Given task
Begin at the first line below and copy each line exactly, ending with the line where "faces.append([start + index, start" appears.

Given material
┄┄┄┄┄┄┄┄┄┄┄┄┄┄┄┄┄┄┄┄
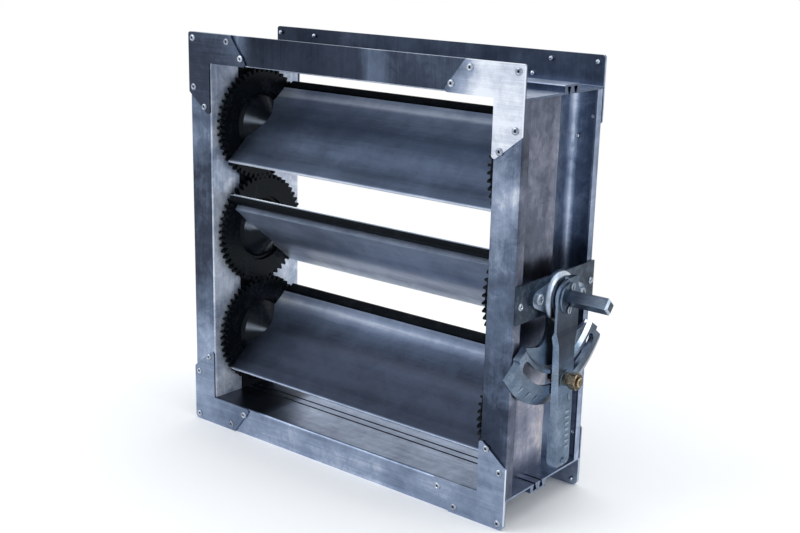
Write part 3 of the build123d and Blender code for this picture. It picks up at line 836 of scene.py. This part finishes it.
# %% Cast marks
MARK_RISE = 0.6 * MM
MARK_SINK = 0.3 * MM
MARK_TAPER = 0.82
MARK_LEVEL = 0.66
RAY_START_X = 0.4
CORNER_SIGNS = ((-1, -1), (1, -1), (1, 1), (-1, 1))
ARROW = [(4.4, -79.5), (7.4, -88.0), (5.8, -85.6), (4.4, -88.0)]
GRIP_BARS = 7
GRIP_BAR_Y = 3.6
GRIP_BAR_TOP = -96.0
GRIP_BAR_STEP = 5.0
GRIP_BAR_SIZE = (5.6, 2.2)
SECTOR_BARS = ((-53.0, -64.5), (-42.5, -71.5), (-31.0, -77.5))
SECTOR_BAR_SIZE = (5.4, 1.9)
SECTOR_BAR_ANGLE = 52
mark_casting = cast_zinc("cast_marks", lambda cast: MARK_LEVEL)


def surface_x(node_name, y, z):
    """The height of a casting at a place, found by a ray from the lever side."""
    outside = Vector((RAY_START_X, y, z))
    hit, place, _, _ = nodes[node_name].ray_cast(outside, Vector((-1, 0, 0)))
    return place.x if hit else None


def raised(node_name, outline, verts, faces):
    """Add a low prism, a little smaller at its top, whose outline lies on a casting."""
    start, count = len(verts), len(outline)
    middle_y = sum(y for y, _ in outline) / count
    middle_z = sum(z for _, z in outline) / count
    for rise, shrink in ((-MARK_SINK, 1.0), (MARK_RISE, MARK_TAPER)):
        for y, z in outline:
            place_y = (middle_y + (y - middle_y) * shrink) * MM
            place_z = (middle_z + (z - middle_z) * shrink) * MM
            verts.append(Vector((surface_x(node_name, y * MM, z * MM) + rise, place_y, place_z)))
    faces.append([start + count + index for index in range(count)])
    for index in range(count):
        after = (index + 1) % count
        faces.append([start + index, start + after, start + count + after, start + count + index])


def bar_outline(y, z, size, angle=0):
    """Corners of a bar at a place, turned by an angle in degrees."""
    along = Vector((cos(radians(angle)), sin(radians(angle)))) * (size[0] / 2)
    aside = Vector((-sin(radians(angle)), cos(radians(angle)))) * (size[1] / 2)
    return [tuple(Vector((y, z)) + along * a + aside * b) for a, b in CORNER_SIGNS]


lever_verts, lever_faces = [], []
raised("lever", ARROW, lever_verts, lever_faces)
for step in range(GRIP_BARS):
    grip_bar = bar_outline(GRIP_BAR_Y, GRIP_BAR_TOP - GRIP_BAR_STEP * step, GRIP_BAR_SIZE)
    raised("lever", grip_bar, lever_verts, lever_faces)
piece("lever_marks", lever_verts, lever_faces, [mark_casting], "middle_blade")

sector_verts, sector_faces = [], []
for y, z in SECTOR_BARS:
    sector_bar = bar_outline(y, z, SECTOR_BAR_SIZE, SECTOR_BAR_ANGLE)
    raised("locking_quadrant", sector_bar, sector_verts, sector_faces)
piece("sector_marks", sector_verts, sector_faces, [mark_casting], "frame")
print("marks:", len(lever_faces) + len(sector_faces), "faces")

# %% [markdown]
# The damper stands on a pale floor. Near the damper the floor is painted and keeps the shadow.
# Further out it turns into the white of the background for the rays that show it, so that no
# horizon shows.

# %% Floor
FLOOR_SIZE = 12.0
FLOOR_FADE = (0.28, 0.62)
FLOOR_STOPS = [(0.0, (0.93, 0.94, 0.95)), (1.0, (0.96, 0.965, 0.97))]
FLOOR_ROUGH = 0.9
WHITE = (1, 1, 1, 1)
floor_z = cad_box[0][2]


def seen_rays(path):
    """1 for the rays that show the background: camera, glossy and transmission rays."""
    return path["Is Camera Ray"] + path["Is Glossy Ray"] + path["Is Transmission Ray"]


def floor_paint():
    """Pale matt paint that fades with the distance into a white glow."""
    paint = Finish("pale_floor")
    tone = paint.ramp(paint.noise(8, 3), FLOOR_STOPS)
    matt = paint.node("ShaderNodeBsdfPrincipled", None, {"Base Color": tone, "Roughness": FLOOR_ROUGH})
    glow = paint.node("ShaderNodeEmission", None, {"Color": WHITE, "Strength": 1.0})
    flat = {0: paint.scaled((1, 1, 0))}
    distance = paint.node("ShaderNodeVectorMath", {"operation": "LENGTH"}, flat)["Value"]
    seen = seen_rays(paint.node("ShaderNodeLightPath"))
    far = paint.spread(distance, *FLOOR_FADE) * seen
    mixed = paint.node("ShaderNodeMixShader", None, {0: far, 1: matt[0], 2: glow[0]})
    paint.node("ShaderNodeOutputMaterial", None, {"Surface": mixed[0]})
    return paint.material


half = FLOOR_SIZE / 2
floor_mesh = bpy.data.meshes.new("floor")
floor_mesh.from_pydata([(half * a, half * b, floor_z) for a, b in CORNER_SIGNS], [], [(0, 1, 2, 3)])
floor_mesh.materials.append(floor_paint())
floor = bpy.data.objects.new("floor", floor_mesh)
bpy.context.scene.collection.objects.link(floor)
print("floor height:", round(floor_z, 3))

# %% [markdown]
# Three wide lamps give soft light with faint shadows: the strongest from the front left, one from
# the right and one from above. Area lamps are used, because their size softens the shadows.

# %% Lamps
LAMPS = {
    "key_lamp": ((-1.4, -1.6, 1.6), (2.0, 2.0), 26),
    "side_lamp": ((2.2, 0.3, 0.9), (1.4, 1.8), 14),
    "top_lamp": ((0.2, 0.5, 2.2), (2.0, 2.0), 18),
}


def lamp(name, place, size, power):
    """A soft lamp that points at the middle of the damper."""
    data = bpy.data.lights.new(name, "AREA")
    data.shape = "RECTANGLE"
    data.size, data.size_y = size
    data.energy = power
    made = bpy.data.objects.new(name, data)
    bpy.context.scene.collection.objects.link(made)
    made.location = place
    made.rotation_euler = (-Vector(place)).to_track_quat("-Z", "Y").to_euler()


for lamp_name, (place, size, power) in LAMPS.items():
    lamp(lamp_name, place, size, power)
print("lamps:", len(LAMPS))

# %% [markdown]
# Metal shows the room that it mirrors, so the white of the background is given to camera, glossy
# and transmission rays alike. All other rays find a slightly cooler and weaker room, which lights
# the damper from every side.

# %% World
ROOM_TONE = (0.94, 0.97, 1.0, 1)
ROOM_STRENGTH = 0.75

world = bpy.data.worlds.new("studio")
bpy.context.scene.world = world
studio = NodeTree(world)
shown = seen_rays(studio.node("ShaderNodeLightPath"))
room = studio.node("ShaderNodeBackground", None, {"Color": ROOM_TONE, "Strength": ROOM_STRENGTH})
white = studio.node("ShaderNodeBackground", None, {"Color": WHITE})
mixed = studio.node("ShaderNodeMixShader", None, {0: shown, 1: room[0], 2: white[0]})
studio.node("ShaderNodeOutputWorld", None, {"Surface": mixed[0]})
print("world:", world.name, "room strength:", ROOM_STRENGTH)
┄┄┄┄┄┄┄┄┄┄┄┄┄┄┄┄┄┄┄┄
Written response
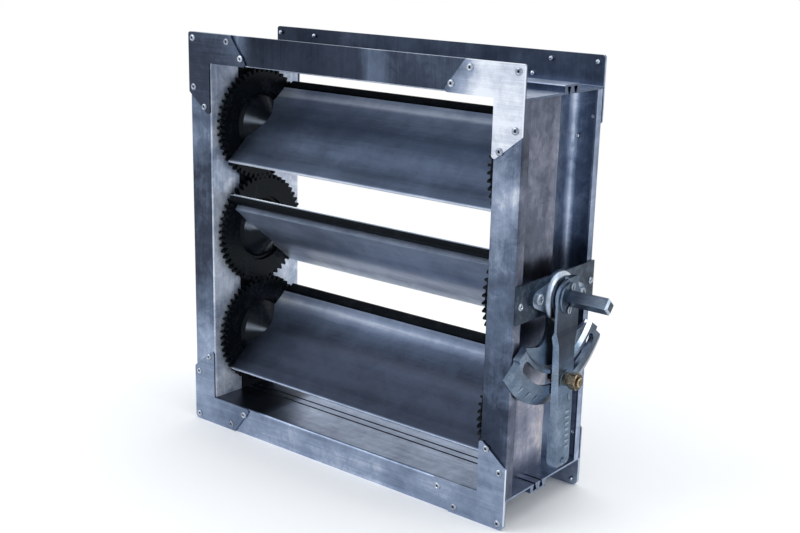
Write part 3 of the build123d and Blender code for this picture. It picks up at line 836 of scene.py. This part finishes it.
# %% Cast marks
MARK_RISE = 0.6 * MM
MARK_SINK = 0.3 * MM
MARK_TAPER = 0.82
MARK_LEVEL = 0.66
RAY_START_X = 0.4
CORNER_SIGNS = ((-1, -1), (1, -1), (1, 1), (-1, 1))
ARROW = [(4.4, -79.5), (7.4, -88.0), (5.8, -85.6), (4.4, -88.0)]
GRIP_BARS = 7
GRIP_BAR_Y = 3.6
GRIP_BAR_TOP = -96.0
GRIP_BAR_STEP = 5.0
GRIP_BAR_SIZE = (5.6, 2.2)
SECTOR_BARS = ((-53.0, -64.5), (-42.5, -71.5), (-31.0, -77.5))
SECTOR_BAR_SIZE = (5.4, 1.9)
SECTOR_BAR_ANGLE = 52
mark_casting = cast_zinc("cast_marks", lambda cast: MARK_LEVEL)


def surface_x(node_name, y, z):
    """The height of a casting at a place, found by a ray from the lever side."""
    outside = Vector((RAY_START_X, y, z))
    hit, place, _, _ = nodes[node_name].ray_cast(outside, Vector((-1, 0, 0)))
    return place.x if hit else None


def raised(node_name, outline, verts, faces):
    """Add a low prism, a little smaller at its top, whose outline lies on a casting."""
    start, count = len(verts), len(outline)
    middle_y = sum(y for y, _ in outline) / count
    middle_z = sum(z for _, z in outline) / count
    for rise, shrink in ((-MARK_SINK, 1.0), (MARK_RISE, MARK_TAPER)):
        for y, z in outline:
            place_y = (middle_y + (y - middle_y) * shrink) * MM
            place_z = (middle_z + (z - middle_z) * shrink) * MM
            verts.append(Vector((surface_x(node_name, y * MM, z * MM) + rise, place_y, place_z)))
    faces.append([start + count + index for index in range(count)])
    for index in range(count):
        after = (index + 1) % count
        faces.append([start + index, start + after, start + count + after, start + count + index])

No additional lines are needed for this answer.